Yeşilköylülerle, Karacahayıtlıların ortak açtığı dava sonucunda, mahkeme yürütmenin durdurulması kararını vermişti.
Çevre konularında yürütmüş olduğu hukuk mücadeleleriyle bilinen Av. Akın Yakan; Aydın, Söke, Yeşilköy Mahallesinde yapılması planlanan Feldispat, Kuvars ve Kuvarsit Ocağı Kapasite Artışı projesi ile ilgili “ÇED Olumlu” kararının iptalinin Danıştay tarafından onaylandığını açıkladı.
Daha önce Karacahayıt’ta açılması düşünülen maden faaliyetleri için; Danıştay Altıncı Dairesi’nce; Aydın 1. İdare Mahkemesi’nce verilen kararın ve dayandığı gerekçenin hukuk ve usule uygun olduğu, bozulmasını gerektirecek bir sebep bulunmadığından, temyiz isteminin reddi ile anılan kararın ONANMASINA, dosyanın adı geçen Mahkemeye gönderilmesine ve karar düzeltme yolunun kapalı olduğunun duyurulmasına oybirliğiyle karar verilmişti.
Şimdi de Yeşilköylüler kendi arazilerinde yapılması talep edilen maden faaliyetleri için açtıkları davayı kazandılar ve Danıştay’da bunu onayladı.
Kazanılan her iki dava ve Danıştay’ın bunları onaylaması çok önemlidir.
Kapadokya bölgesi doğal ve kültürel zenginlikleriyle ülkemizin en önemli turizm alanlarından biridir. Dünya ülkelerinden binlerce insanın ziyaret ettiği doğa harikası bu alanda, bir an maden faaliyetlerinin yapılacağı düşünüldüğünde bunun ne kadar korkunç bir şey olduğunu herkes söyleyecektir.
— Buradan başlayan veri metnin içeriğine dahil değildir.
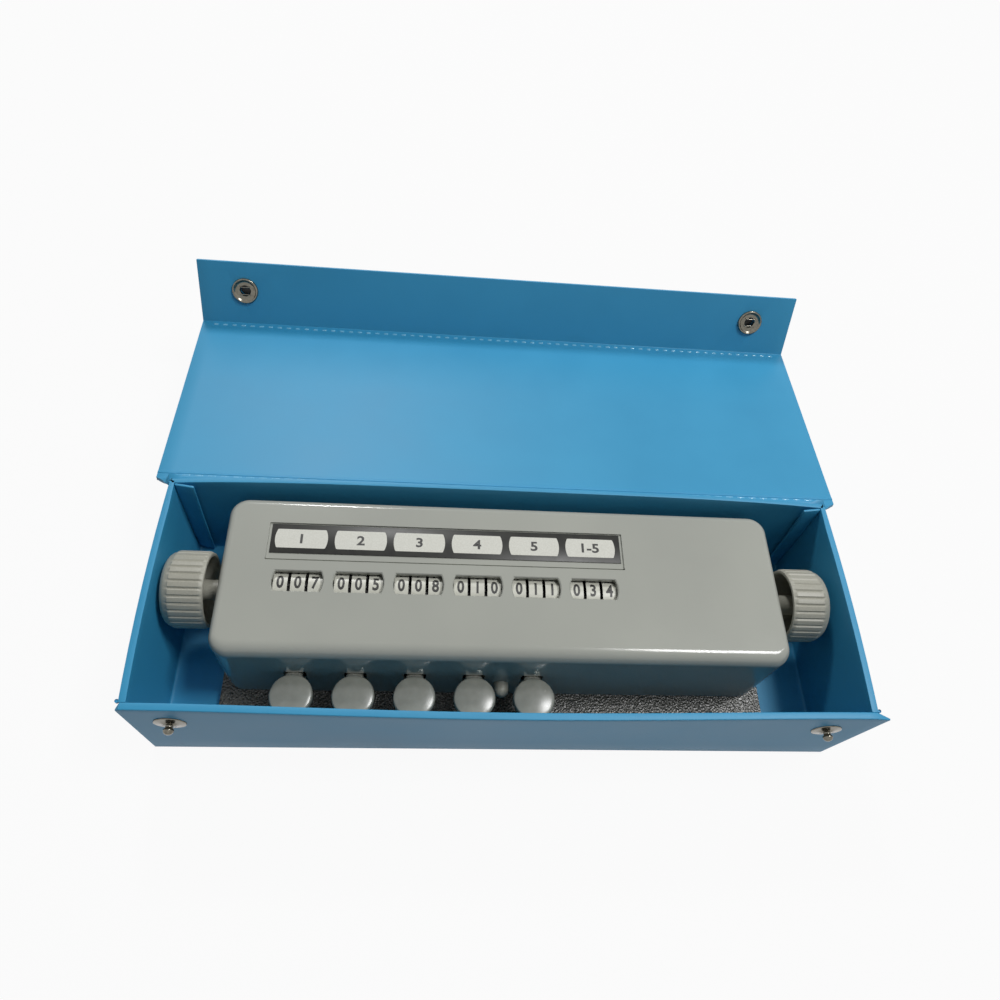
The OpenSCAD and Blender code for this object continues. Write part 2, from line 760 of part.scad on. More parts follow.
// Knob with its open end at z = 0 and its closed, rounded end at z = knob_l
module knob() {
    body_r = knob_r - 0.4;
    difference() {
        union() {
            difference() {
                rotate_extrude() {
                    square([body_r, knob_l - 4]);
                    square([body_r - 4, knob_l]);
                    translate([body_r - 4, knob_l - 4]) circle(4);
                }
                translate([0, 0, -1]) cylinder(r = body_r - 2, h = knob_l - 1.4);
            }
            cylinder(d = shaft_d + 5, h = knob_l - 1);
            for (rib = [0:knob_ribs - 1]) rotate([0, 0, 360 * rib / knob_ribs])
                translate([body_r - 0.3, -0.45, 2.6]) cube([0.7, 0.9, knob_l - 6.2]);
        }
        translate([0, 0, -1]) cylinder(d = shaft_d + 0.04, h = knob_l - 3 + eps);
    }
}

module knob_left() {
    color("#A5A59A") translate([left_x - knob_gap, shaft_y, shaft_z])
        rotate([0, -90, 0]) knob();
}

module knob_right() {
    color("#A5A59A") translate([right_x + knob_gap, shaft_y, shaft_z])
        rotate([0, 90, 0]) knob();
}

// ---------------------------------------------------------------- keys

// Top line of a lever, from under the cap back to its pivot
function lever_line() = [
    [lever_front_y, lever_z], [lever_bend_y, lever_z],
    [lever_low_y, lever_low_z], [lever_back_y, pivot_z + 2.7]];
function lowered(points, drop) = [for (p = points) [p[0], p[1] - drop]];
function backwards(points) = [for (i = [len(points) - 1:-1:0]) points[i]];

module key_lever(key) {
    line = lever_line();
    x = row_x(key - 1);
    color("#C6C7C2") {
        difference() {
            along_x(x - lever_w / 2, lever_w) polygon(concat(line,
                [[lever_back_y, pivot_z - 3.2]],
                backwards(lowered([line[0], line[1], line[2]], 3.8))));
            along_x(x - lever_w / 2 + lever_t, lever_w - 2 * lever_t) polygon(concat(
                lowered([line[0] - [1, 0], line[1], line[2], line[3] + [1, 0]], lever_t),
                [[lever_back_y + 1, 0], [lever_front_y - 1, 0]]));
            bar_x(x - lever_w, 2 * lever_w, pivot_y, pivot_z, rod_d + 2 * run_gap);
            translate([x, key_y, lever_z - 5]) cylinder(d = 3.1, h = 10);
        }
        // arm out to the ratchet and the finger that turns it
        arm_z = lever_sheet_z(finger_y) - 3.4;
        translate([x + lever_w / 2 - lever_t, finger_y - 3, arm_z])
            cube([finger_x + finger_t - lever_w / 2 + lever_t, 6, 1]);
        drive_finger(x + finger_x, finger_y, arm_z);
    }
}

module key_cap(key) {
    color("#8F8F87") translate([row_x(key - 1), key_y, lever_z]) {
        dome_r = (pow(key_d / 2 - 0.5, 2) + 1.69) / 2.6;
        intersection() {
            cylinder(d = key_d, h = key_h);
            translate([0, 0, key_h - dome_r]) sphere(dome_r, $fn = 128);
        }
        translate([0, 0, -2.6]) cylinder(d = 3, h = 3);
    }
}

spring_wire = 0.35;
spring_turns = 7;
spring_r = lever_w / 2 - lever_t - 0.75;
spring_l = lever_sheet_z(spring_y) - lever_t - free_gap - 0.1 - deck_z;
echo(str("least gap between a key spring's turns: ",
    coil_gap(coil_line(spring_r, spring_wire, spring_l, spring_turns), spring_wire)));

module key_spring(key) {
    color("#C6C7C2") translate([row_x(key - 1), spring_y, deck_z])
        coil(spring_r, spring_wire, spring_l, spring_turns);
}

// Peg between the fourth and fifth keys, with its flange behind the wall
module front_button() {
    color("#A9A9A1") translate([button_x, front_y, button_z]) rotate([90, 0, 0]) {
        translate([0, 0, button_out - button_d / 2]) sphere(d = button_d);
        translate([0, 0, -housing_wall - 6])
            cylinder(d = button_d, h = housing_wall + 6 + button_out - button_d / 2);
        translate([0, 0, -housing_wall - free_gap - 1.2])
            cylinder(d = button_d + 3, h = 1.2);
    }
}

// ---------------------------------------------------------------- build

case_tray();
case_lid();
case_flap();
case_studs();
case_eyelets();
case_sockets();
case_caps();
housing();
label_strip();
base_plate();
rubber_feet();
base_screws();
bearing_plates();
tie_rods();
key_rod();
pinion_rod();
transfer_pinions();
detent_springs();
total_bar();
bell_gong();
bell_posts();
bell_hammer();
front_button();
reset_shaft_left();
reset_shaft_right();
knob_left();
knob_right();
for (key = [1:keys]) {
    key_lever(key);
    key_cap(key);
    key_spring(key);
}
for (row = [0:rows - 1], place = [0:2])
    number_wheel(row, place);
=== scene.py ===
from math import cos, pi, radians, sin, tan
import bmesh
import bpy
from mathutils import Matrix, Vector


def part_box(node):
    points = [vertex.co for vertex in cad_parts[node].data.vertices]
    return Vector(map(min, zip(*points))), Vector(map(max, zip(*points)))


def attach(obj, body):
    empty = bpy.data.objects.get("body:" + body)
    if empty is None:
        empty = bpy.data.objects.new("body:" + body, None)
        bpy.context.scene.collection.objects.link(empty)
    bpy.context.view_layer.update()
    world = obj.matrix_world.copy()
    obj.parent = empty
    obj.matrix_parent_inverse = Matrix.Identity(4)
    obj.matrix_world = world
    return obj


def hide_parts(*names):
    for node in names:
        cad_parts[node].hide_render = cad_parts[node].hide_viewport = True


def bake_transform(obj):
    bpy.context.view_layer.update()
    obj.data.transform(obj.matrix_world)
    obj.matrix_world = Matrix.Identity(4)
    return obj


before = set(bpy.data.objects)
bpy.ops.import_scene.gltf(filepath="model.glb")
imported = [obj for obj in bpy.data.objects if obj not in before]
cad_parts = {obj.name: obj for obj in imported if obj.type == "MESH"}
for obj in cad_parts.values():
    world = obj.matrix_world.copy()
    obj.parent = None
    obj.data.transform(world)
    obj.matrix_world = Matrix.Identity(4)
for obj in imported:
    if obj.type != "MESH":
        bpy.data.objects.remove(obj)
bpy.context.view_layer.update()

# ---------------------------------------------------------------- case tray
# The tray is one piece of flexible PVC sheet, folded up into a floor, a back and
# two ends, with a front panel welded on. Its rims are cut and slightly soft, the
# walls bow outwards a little, and its back edge rolls over to the hinge line.

mm = 0.001
sheet = 2 * mm
wall_x, wall_y, rim_z = 142.5 * mm, 47.2 * mm, 54.2 * mm
tray_low, tray_high = Vector((-wall_x, -wall_y, 0)), Vector((wall_x, wall_y, rim_z))


def object_mode():
    """Leaves edit mode, if the step before this one ended in it."""
    if bpy.context.mode != "OBJECT":
        bpy.ops.object.mode_set(mode="OBJECT")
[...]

Halbuki aynı doğal ve kültürel zenginlikleri taşıyan, hatta Kapadokya’dan farklı özellikleri de olan ve Batı Anadolu’da Türkiye’nin en önemli turizm kentleri arasında kalan bu doğa harikası ve bünyesinde binlerce yıllık insanlık miraslarını barından Latmos bölgesi, ne yazık ki maden ocakları tarafından geri dönülmez yaralar açılarak tahrip edilmektedir.
Bölgede yapılacak turizmle gelecek nesillerin sürdürülebilir bir şekilde yüzlerce yıl kazanabilecekleri çok şey varken, bu muhteşem doğa harikası Feldspat, kuvars ve kuvarsit uğruna çok kısa sürede bembeyaz bir çöle dönüştürülmektedir.
Buradaki maden faaliyetleri, Latmos kültürünü günümüzde geleneksel olarak devam ettiren yereldeki insanları mutsuz etmektedir.
Halbuki 8 bin yıl önce bu coğrafyada yaşayan insanlar, bugün tahrip edilen kayaların üstüne mutluluğun resimlerini çizmişler.
İtalya’da ki Siena Katedralinin tavan süslemelerinde yer alan Ay Tanrıçası Selene ve Çoban Endymion’un arkasındaki sığırlar, bugün hala bu topraklarda yayılmaya devam etmektedir. Yöre insanlarının en önemli geçim kaynakları arasındadır hayvancılık.
Fıstık çamından dökülen her kozak, çırpılan her zeytin yöre insanlarının ekonomisine büyük güç katmaktadır.
Binlerce yıl önce ihraç edilen ünlü Karya ballarının üretimini sürdüren arıcılık halen devam ettirilmektedir.
Yöre insanlarının en önemli geçim kaynakları, madencilik faaliyetleri nedeniyle tehdit altındadır.
Latmos bölgesinin bütüncül olarak korunmasına yönelik çalışmalar yapılacağını açıklayan ilgili bakanlıklar, bu çalışmaları bir an önce hayata geçirmeli ve bu coğrafyada madencilik yerine, ülkemiz turizmine ve yereldeki insanlara katkısı olacak projeler geliştirilmelidir.
Latmos gibi başka bir coğrafya yoktur. Bu eşsiz doğa ve kültür hazinesi yok olmadan bütüncül bir şekilde korunmalı ve herkes duyarlılık göstermelidir.